Godsmack, ‘1000hp’ – Album Review
After a bit of a layoff, Godsmack are back and showing a rejuvenated fury as they deliver the goods on their ‘1000hp’ album. The band knows what they do well, and longtime fans of the group will likely dig right into the heaviness that Sully Erna and his crew provide.
Right out of the gate, Godsmack pay tribute to the journey that they’ve undergone in the autobiographical title track. The aggressive rocker is built on the driving guitar work of Tony Rombola and is likely to whip concertgoers into a frenzy when Erna belts, “Turn that s–t up louder.” And “loud” is exactly where you’ll want your volume when rocking the ‘1000hp’ disc as it is filled with in-your-face tracks.
Erna and his bandmates also look at the bigger picture of life, addressing mortality on the riff-heavy ‘What’s Next?’ followed by an epic narrative on a generation lost to technology’s advances on ‘Generation Day.’ The former features some impressive guitar work from Rombola, a burrowing bass line from Robbie Merrill and Erna’s late call-and-response vocals, while the latter is one of the more impressive cuts on the disc. ‘Generation Day’ takes listeners on a journey through parts aggressive, bluesy, ethereal and back to scorching again with Rombola’s mid-song guitar solo.
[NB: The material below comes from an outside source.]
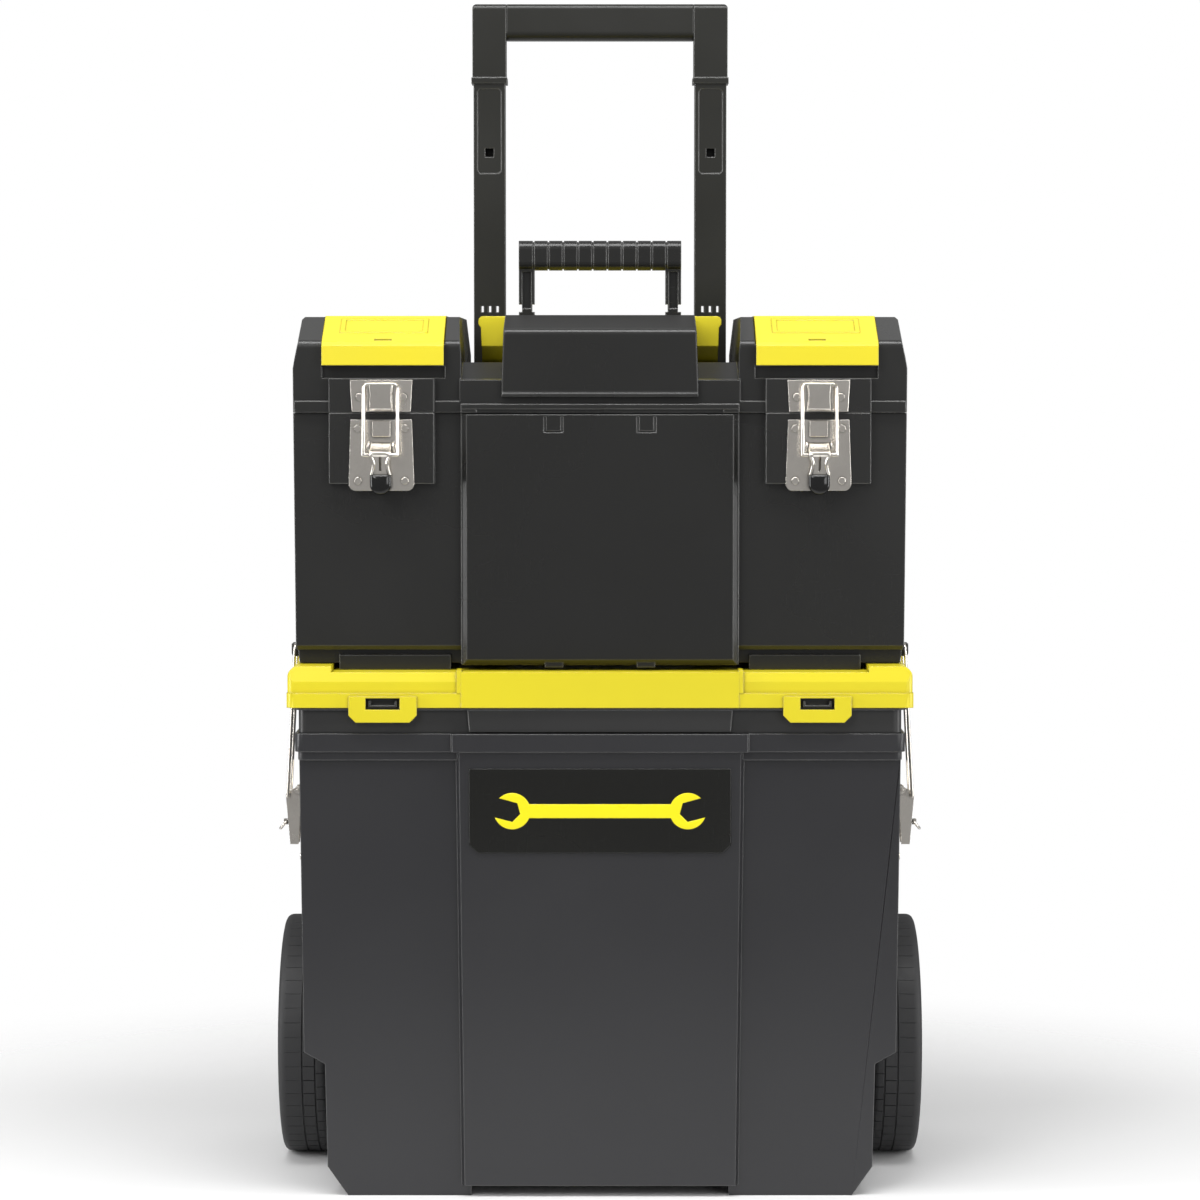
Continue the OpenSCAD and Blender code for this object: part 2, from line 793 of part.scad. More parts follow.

The disc takes its first detour from the heavy with the track ‘Something Different.’ The title is representative of the overall vibe as the track pertains the rest of the disc, with the band serving up a catchier and more melodic sound. Yes, there is some guitar heaviness, but drummer Shannon Larkin provides a foot-tapping beat and the addition of strings make the track … well … something different.
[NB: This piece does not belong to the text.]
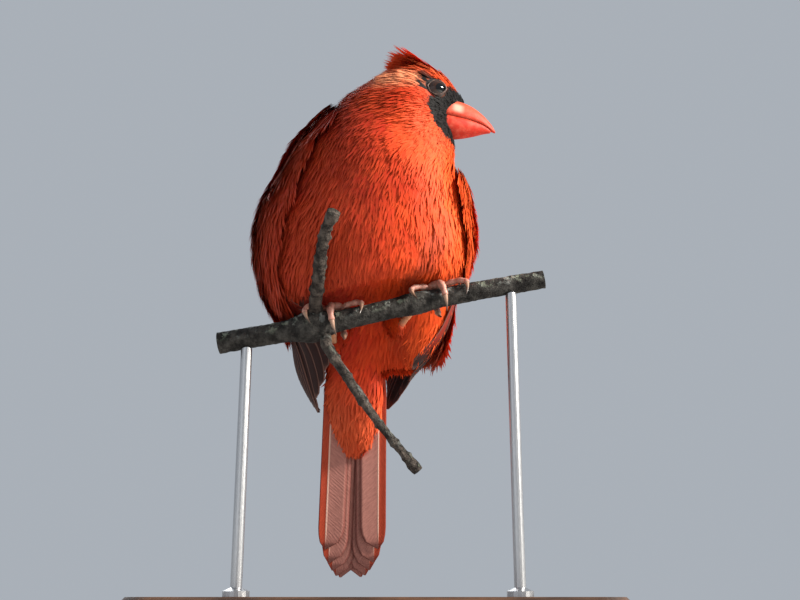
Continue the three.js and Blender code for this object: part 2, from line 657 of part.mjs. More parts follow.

‘Locked & Loaded’ is a track full of Sully swagger, as the rocker wards off all naysayers with an abrasive bring-it-on vibe and an end-of-song chuckle at those who try to step up to challenge him. That being said, it is one of the album’s stronger tracks — a rocker that’s sure to capture the ears of listeners.
The group also scores a late album victory with ‘Nothing Comes Easy,’ one of the odder tracks on the disc. It opens with some ominous sounding licks as the guitars fade in, but also features some serious distortion-filled rocking late. Meanwhile, ‘Turning to Stone’ concludes the journey with a more rhythmically-based change of pace, ending the disc on a high note.
All in all, Godsmack’s ‘1000hp’ succeeds in bringing the hard in heavy doses with just the perfect smattering of melody in just the right places. There’s little doubt that with ‘1000hp’ Godsmack have re-establishing their place in the world of hard rock.